Resume Templates

Cover Letter Format

Format your cover letter professionally

It’s not uncommon to hear about making good first impressions and how to introduce yourself well when it comes to applying for and getting a new job. However, what few people think about, is that how you present yourself on paper, is actually the first impression you make at all, and arguably the most important one! Hence, formatting a cover letter correctly is part of ticking the boxes when it comes to getting the job.

Jobseekers prepare for a job interview by researching the company well, rereading the job specification and understanding the position properly, deciding what to wear and how much time you need to get there, amongst other ways of preparing to present yourself to possible employers. Writing a cover letter may seem tedious or an unimportant task, but it is actually one of the most crucial moments of presentation and deserves the same amount of time input. An effective and professional cover letter makes your first impression for you, so it’s crucial that you get it spot on, first time round.

Don’t forget! An impressive cover letter can sway a recruiter to shortlist your application, regardless as to whether your CV fits the job specification perfectly or not.

This makes it crucial for all applicants to take time and care writing a cover letter for a job application, and also to make sure they tailor each cover letter to each job application.
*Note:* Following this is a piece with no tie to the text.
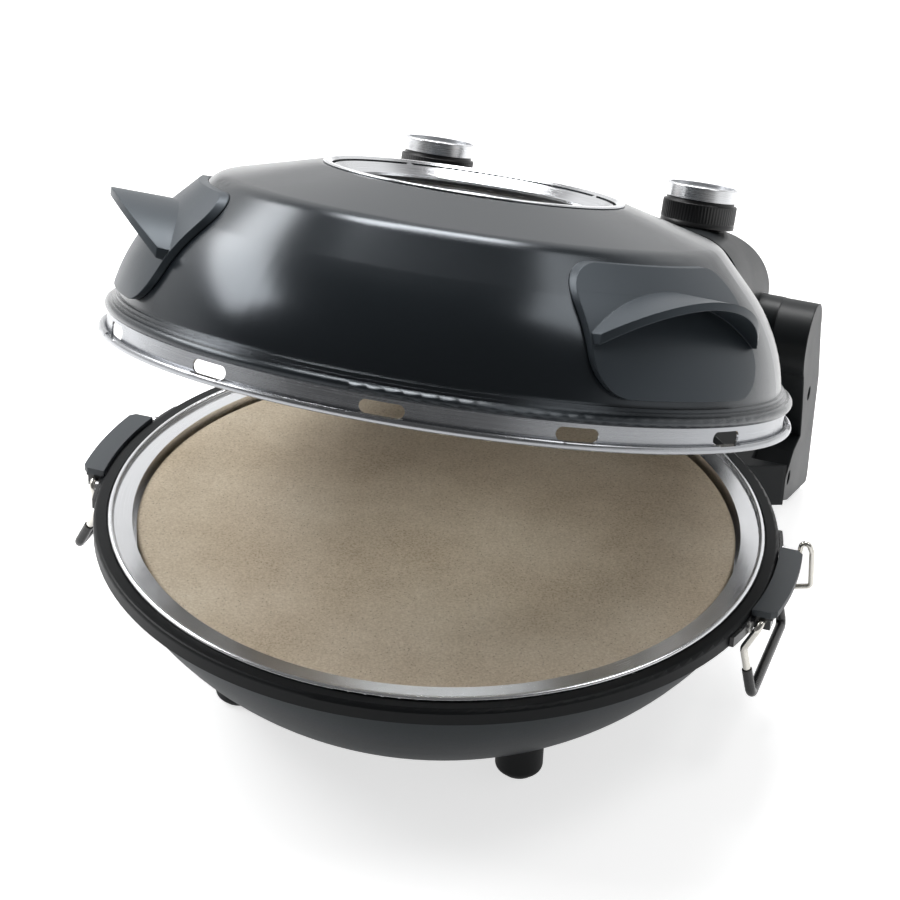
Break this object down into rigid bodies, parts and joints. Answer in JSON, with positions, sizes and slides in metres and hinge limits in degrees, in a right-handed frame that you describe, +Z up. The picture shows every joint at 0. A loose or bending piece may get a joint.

This guide explains how to format a cover letter, as well as how to start a cover letter, how to end a cover letter and tips for formatting a cover letter.

 

How to start a cover letter

Similar to different CV templates and formats, there are also different format options for a cover letter. In addition to a cover letter format, there is also a specific style guide you should follow when writing a cover letter.

It’s easy to assume that writing a cover letter is a matter of putting pen to paper, but when push comes to shove, you might start to question a number of things.

For example:

  • Is it necessary to write my full address?
  • How should a cover letter be written if you’re sending it via email?
  • How should I address the letter?
  • Is it acceptable to address a hiring manager on a cover letter by their first name?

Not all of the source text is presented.